Task details:
Show every line of the records below that contains the word "this".
━━━━━ Information given
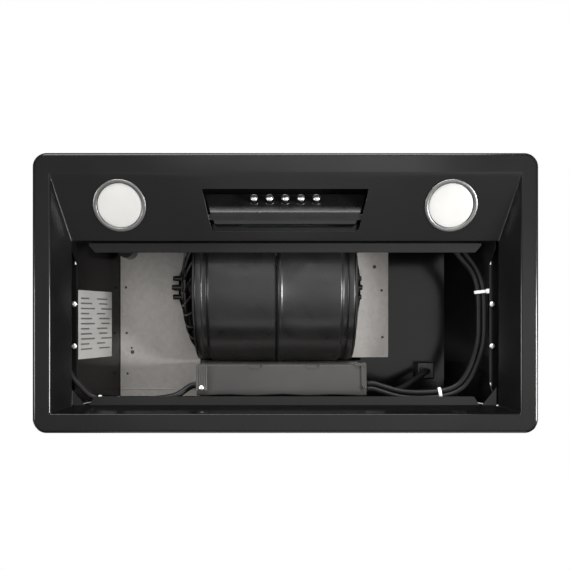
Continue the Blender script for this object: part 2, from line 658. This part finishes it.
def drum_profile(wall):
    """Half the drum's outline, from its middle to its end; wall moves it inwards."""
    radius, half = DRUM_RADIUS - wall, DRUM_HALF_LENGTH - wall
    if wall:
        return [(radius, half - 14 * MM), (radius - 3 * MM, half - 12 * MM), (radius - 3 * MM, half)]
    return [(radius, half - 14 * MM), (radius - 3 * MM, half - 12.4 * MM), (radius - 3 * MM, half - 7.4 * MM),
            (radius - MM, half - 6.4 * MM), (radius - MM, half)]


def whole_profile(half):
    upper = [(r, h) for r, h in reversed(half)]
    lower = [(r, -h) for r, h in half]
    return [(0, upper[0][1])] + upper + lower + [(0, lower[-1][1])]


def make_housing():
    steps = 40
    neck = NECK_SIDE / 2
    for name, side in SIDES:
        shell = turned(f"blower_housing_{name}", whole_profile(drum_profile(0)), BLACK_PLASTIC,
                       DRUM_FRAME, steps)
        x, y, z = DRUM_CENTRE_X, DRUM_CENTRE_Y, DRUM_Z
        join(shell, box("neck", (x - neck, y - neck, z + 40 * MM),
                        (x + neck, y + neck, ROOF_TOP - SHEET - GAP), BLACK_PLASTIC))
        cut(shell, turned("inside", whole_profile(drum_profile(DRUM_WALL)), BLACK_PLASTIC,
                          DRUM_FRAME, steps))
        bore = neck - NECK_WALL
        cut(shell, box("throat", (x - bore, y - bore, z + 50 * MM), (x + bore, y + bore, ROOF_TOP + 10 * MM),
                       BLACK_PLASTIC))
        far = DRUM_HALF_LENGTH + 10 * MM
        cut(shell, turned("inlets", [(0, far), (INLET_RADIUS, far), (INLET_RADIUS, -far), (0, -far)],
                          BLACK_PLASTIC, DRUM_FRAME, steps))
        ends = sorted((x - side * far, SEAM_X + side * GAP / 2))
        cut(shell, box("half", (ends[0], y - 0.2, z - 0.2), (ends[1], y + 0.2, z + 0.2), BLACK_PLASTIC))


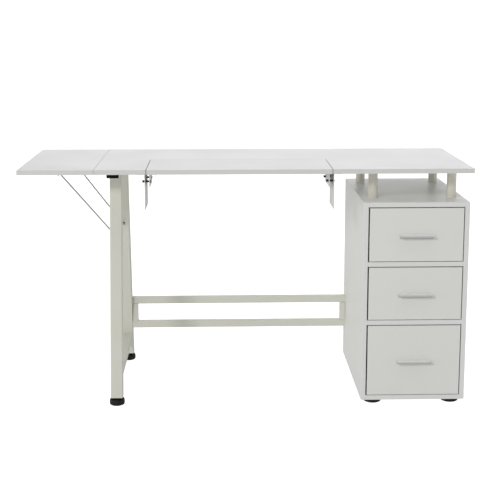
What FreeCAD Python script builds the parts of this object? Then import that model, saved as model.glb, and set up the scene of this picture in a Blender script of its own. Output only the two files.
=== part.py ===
━━━━━━━━━━
Solution below:
Continue the Blender script for this object: part 2, from line 658. This part finishes it.
What FreeCAD Python script builds the parts of this object? Then import that model, saved as model.glb, and set up the scene of this picture in a Blender script of its own. Output only the two files.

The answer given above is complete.